Crenshaw's Academic Audience
- Crenshaw targets those working in social justice and those interested in narrative traditions.
- Her work appeals to activists and scholars involved in race, class, and gender studies.
- Post-structuralist narrative aspects resonated with scholars who value narrative traditions and truth-telling.
- Crenshaw challenges academic norms.
Global Projects
- Intersectionality has gained importance in global projects as both an analytical and political tool.
- It is used in environmental justice projects and research on climate change.
UN World Conference Against Racism (2001)
- Played a key role in intersectionality's engagement with human rights issues.
- The conference theme linked racism to poverty, gender discrimination, immigration, and homophobia.
- UN preparatory committees included representatives from various countries.
- These representatives brought multi-issue frameworks reflecting complex lived experiences and political struggles.

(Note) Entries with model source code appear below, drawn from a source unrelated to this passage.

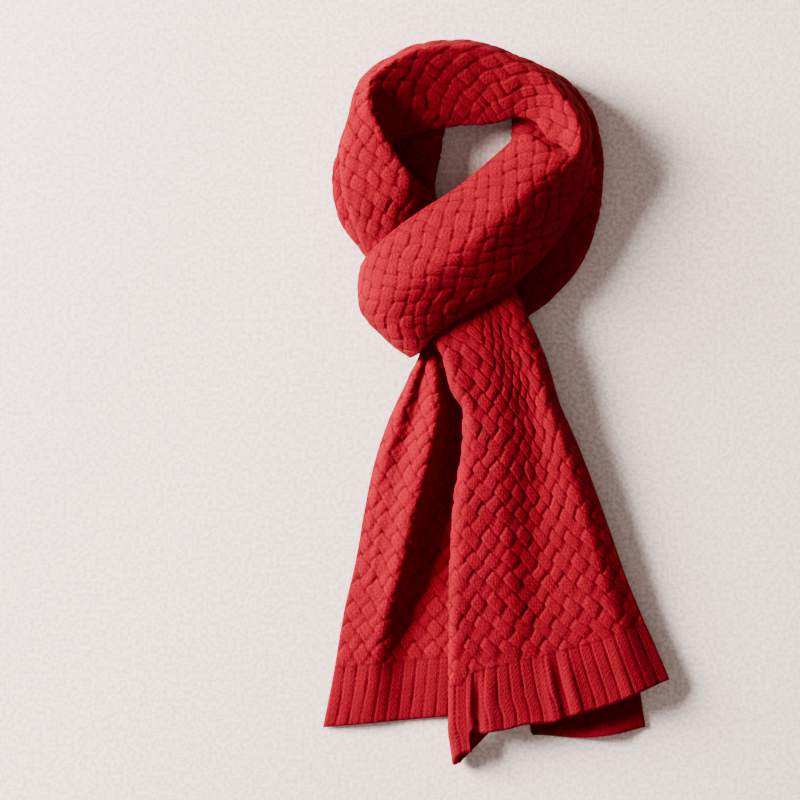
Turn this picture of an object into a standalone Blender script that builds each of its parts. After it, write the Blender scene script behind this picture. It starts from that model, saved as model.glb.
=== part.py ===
"""Knit scarf, tied in a looped knot and laid flat, in metres with +Z up.

The scarf is one long strip of thick basket-cable knit with a ribbed band at each
end. It is doubled, laid round in a neck loop, and both tails pass under the bend,
which wraps over them. The tables give the lie of the cloth in millimetres, one row
for each cross-section along the strip, in a frame whose X axis runs across the
scarf, whose Y axis runs up towards the neck loop and whose Z axis starts on the
surface that it lies on.
"""
import math

import bmesh
import bpy
import numpy as np
from mathutils.bvhtree import BVHTree

MM = 0.001

# ---------------------------------------------------------------- driving sizes, mm
WALL = 3.6            # thickness of the cabled knit
LAYER_GAP = 0.5       # air between two layers of one folded tail
STACK = WALL + LAYER_GAP
STEPS_ALONG = 2       # lofted sections for each row of a table
EDGE_INSET = 5.0      # how far a bundle's underside is drawn in from its widest line
RIM = 2.5             # least thickness of the knot's band, at its edges
LIE = 1.6             # air between the front tail and what it lies on
DRAPE_SLOPE = 0.45    # steepest fall of a layer off the one that it lies on
RISE_SHARE = 0.07     # share of the width before the inner fold where the rise ends
LOWER_TO = 0.975      # share of the front tail's width that its lower half reaches
DRAPE_STEPS = 24      # places across a row where what lies below is felt
LOWER_STEPS = 8       # columns of the front tail's lower half
ROLL_STEPS = 7        # steps round the front tail's rolled fold
UPPER_STEPS = 11      # columns of the front tail's upper half
SHOULDER_AT = 0.55    # place of the collar's shoulder from its outer edge to its crest
SHOULDER_RISE = 3.0   # how far the shoulder stands above the straight line
SLOPE_SAG = 1.0       # how far the collar's inner slope sags below the straight line
BAND_SHOULDER_AT = 0.4              # place of the band's shoulders, from edge to middle
BAND_FULLNESS = 2.5                 # how far the shoulders stand out of the band
LIFT_LEAN = 1.5                     # how far the bottom layer's rise leans to the right
FLAT_TURN = 60.0                    # turn past which the band lies flat, without fullness
BAND_INWARDS = np.array((0.885, 0.466, 0.0))    # across the half-turn, into the scarf
# Plan offsets round a point within which the layer below is felt.
REACH = ((0, 0), (9, 0), (-9, 0), (0, 11), (0, -11), (6, 7), (-6, 7), (6, -7), (-6, -7))

WOOL_RED = (0.56, 0.018, 0.030, 1.0)
RIB_RED = (0.50, 0.014, 0.025, 1.0)

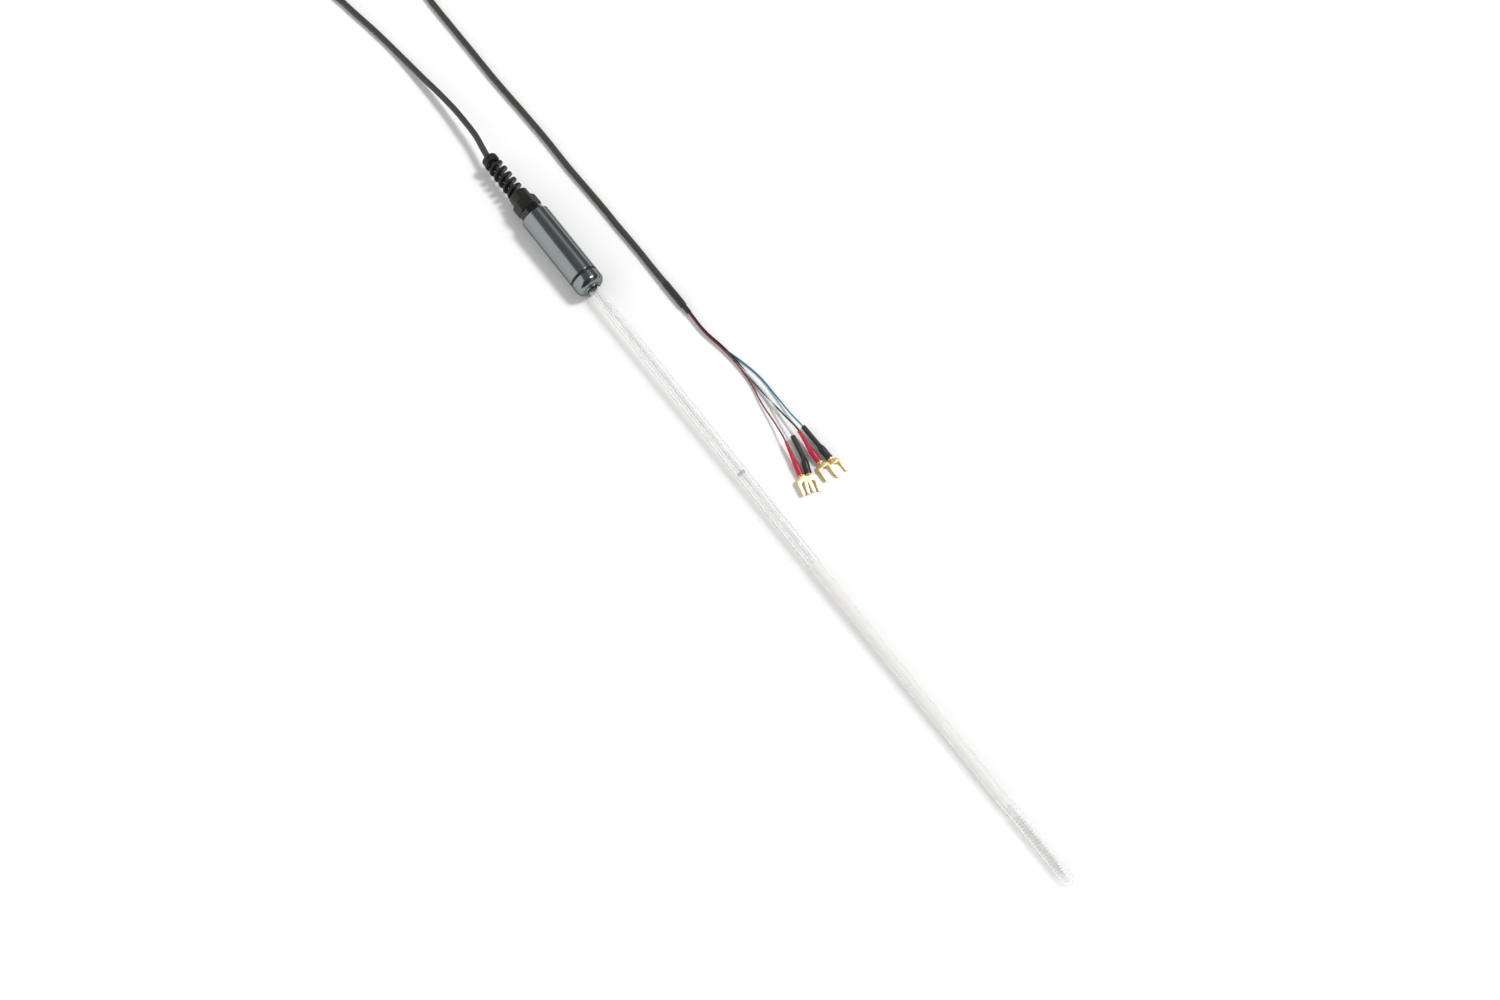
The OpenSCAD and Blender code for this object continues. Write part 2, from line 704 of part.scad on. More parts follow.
module red_lug_sleeve(lug) {
    lug_sleeve(lug, red_wide_r, red_sleeve_wall, red_thin_bore_r, red_thin_length, sleeve_red);
}
module black_lug_sleeve(lug) {
    lug_sleeve(lug, black_wide_r, black_sleeve_wall, black_thin_bore_r, black_thin_length,
        sleeve_black);
}
module sleeve_on_red() { red_lug_sleeve(lug_red); }
module sleeve_on_white() { black_lug_sleeve(lug_white); }
module sleeve_on_black() { red_lug_sleeve(lug_black); }
module sleeve_on_blue() { black_lug_sleeve(lug_blue); }
module lug_on_red() { fork_lug(lug_red, red_wide_r); }
module lug_on_white() { fork_lug(lug_white, black_wide_r); }
module lug_on_black() { fork_lug(lug_black, red_wide_r); }
module lug_on_blue() { fork_lug(lug_blue, black_wide_r); }

handle_tube();
nose_cap();
nose_seal_ring();
sheath_seal_rings();
sheath();
sheath_plug();
capillaries_rear();
capillaries_front();
capillary_disc();
guard_disc();
sensor_former();
platinum_winding();
platinum_leads();
terminal_block();
terminal_pins();
cable_cores();
gland_body();
gland_seal();
gland_nut_with_relief();
cable_in_gland();
cable_handle_run();
cable_coil();
cable_far_run();
breakout_sleeve();
breakout_inner_sleeve();
wire_red();
wire_white();
wire_black();
wire_blue();
sleeve_on_red();
sleeve_on_white();
sleeve_on_black();
sleeve_on_blue();
lug_on_red();
lug_on_white();
lug_on_black();
lug_on_blue();
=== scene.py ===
"""Quartz-sheathed resistance thermometer with its handle, bend relief, cable and fork lugs."""
from collections import namedtuple
import json
import math

import bmesh
import bpy
from bpy.props import FloatProperty, FloatVectorProperty, IntProperty, PointerProperty
from mathutils import Matrix, Vector

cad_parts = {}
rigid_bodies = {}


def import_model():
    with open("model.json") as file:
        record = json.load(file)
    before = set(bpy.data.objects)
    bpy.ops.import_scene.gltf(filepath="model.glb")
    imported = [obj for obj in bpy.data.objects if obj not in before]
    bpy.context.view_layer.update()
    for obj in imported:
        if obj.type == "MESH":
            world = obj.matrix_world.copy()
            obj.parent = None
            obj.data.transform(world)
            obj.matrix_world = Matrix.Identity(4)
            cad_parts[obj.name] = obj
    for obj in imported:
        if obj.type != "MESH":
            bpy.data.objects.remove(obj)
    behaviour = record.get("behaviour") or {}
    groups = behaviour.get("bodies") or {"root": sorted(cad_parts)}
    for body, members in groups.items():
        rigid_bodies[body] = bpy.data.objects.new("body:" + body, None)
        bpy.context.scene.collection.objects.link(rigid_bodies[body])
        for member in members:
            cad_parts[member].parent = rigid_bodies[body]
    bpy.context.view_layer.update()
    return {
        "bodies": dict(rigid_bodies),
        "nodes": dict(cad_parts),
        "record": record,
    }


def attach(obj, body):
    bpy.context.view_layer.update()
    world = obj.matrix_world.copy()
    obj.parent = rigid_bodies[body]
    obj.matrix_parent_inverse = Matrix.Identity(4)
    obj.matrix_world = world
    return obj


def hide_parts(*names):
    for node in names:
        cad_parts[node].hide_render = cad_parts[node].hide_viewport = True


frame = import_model()

bl_info = {
    "name": "Resistance Thermometer Probe",
    "version": (1, 0, 0),
    "blender": (4, 5, 0),
    "location": "View3D > Sidebar > Probe",
    "description": "Builds a quartz-sheathed resistance thermometer around its packed frame",
    "category": "Object",
}

MM = 0.001
FIT = 0.05 * MM  # play between pieces that fit into each other
QUARTZ_IOR = 1.458
BODY = next(iter(frame["bodies"]))

# ---- where the probe lies, from the record's mount on the handle
HANDLE_MOUNT = next(m for m in frame["record"]["mounts"] if m["name"] == "handle")
HANDLE_MOUNT_U = -37.4 * MM
AXIS = Vector(HANDLE_MOUNT["axis"]).normalized()
ACROSS = Vector((0, 1, 0))
UP = AXIS.cross(ACROSS)
NOSE = Vector(HANDLE_MOUNT["pos_m"]) - AXIS * HANDLE_MOUNT_U
LIE_DOWN = Matrix.Translation(NOSE) @ Matrix((AXIS, ACROSS, UP)).transposed().to_4x4()
FROM_NOSE = Matrix.Translation((NOSE.x, 0, 0))


def linear(hex_colour):
    """An sRGB hex value as linear red, green, blue and alpha."""
    parts = [int(hex_colour[i:i + 2], 16) / 255 for i in (1, 3, 5)]
    low = [c / 12.92 if c <= 0.04045 else ((c + 0.055) / 1.055) ** 2.4 for c in parts]
    return (*low, 1.0)


def length(name, description, millimetres, least=0):
    """A length property, given in millimetres and kept in metres."""
    return FloatProperty(name=name, description=description, default=millimetres * MM,
                         min=least, unit="LENGTH", subtype="DISTANCE", precision=5)


def turn_angle(name, description, degrees):
    """An angle property, given in degrees and kept in radians."""
    return FloatProperty(name=name, description=description, default=math.radians(degrees),
                         unit="ROTATION", subtype="ANGLE")


def colour(name, description, hex_colour):
    """A colour property with an sRGB hex default."""
    return FloatVectorProperty(name=name, description=description, size=4, min=0, max=1,
                               subtype="COLOR", default=linear(hex_colour))


# ---- sizes and colours that a user would change
class HandleSizes(bpy.types.PropertyGroup):
    """Sizes of the handle and its nose cap"""
    diameter: length("Diameter", "Outside diameter of the handle", 19)
    length: length("Length", "From the rear face to the cap's front face", 61.6)
    wall: length("Wall", "Wall of the handle tube", 1.5)
    rear_wall: length("Rear wall", "Thickness of the wall that takes the gland", 6)
    rear_bevel: length("Rear bevel", "Bevel round the rear edge", 0.8)
    cap_length: length("Cap length", "Length of the cap in front of the seal ring", 8.2)
    cap_round: length("Cap rounding", "Rounding of the cap's front edge", 4)
    groove: length("Groove", "Gap between tube and cap, filled by the seal ring", 1.7)
    spigot: length("Spigot", "Length of the cap's spigot behind the groove", 8)
    rim_width: length("Rim width", "Width of the raised rim round the sheath", 1.2)
    rim_height: length("Rim height", "Height of the raised rim", 0.7)


class SheathSizes(bpy.types.PropertyGroup):
    """Sizes of the quartz sheath"""
    diameter: length("Diameter", "Outside diameter of the sheath", 7.5)
    wall: length("Wall", "Wall of the sheath", 1)
    length: length("Length", "Length in front of the nose cap", 455)
    inside: length("Inside", "Length inside the handle", 24)
    frost_start: length("Frost start", "From the nose cap to the frosted band", 221.3)
    frost_length: length("Frost length", "Length of the frosted band", 178.6)
    frost_depth: length("Frost depth", "Depth that blasting takes off", 0.02)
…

- References to intersectionality in international forums have become increasingly common.
Intersectionality and Identity
- Intersectionality has facilitated a complex understanding of individual identities.
- Scholarship in this area explores intersecting and performative themes of individual identities.
- Meaning of identity shifts "from something one has to something one does".
- Individual identities are performed differently across social contexts.
- These social contexts are shaped by intersecting power relations.
- Stuart Hall emphasized that identity is a shifting process of positioning, not fixed attributes.
- Crenshaw's contributions are essential for reconceptualizing individual identity and subjectivity.
- It has become a space of individual empowerment.
Conclusion
- Intersectional frameworks are used to uncover multi-layered structures of power and domination through a praxis approach.
- It also engages conditions shaping interpretive lenses through which knowledge is produced and disseminated.
- Links between various aspects highlighted by intersectionality must be considered to fully understand the dispersal of power and knowledge.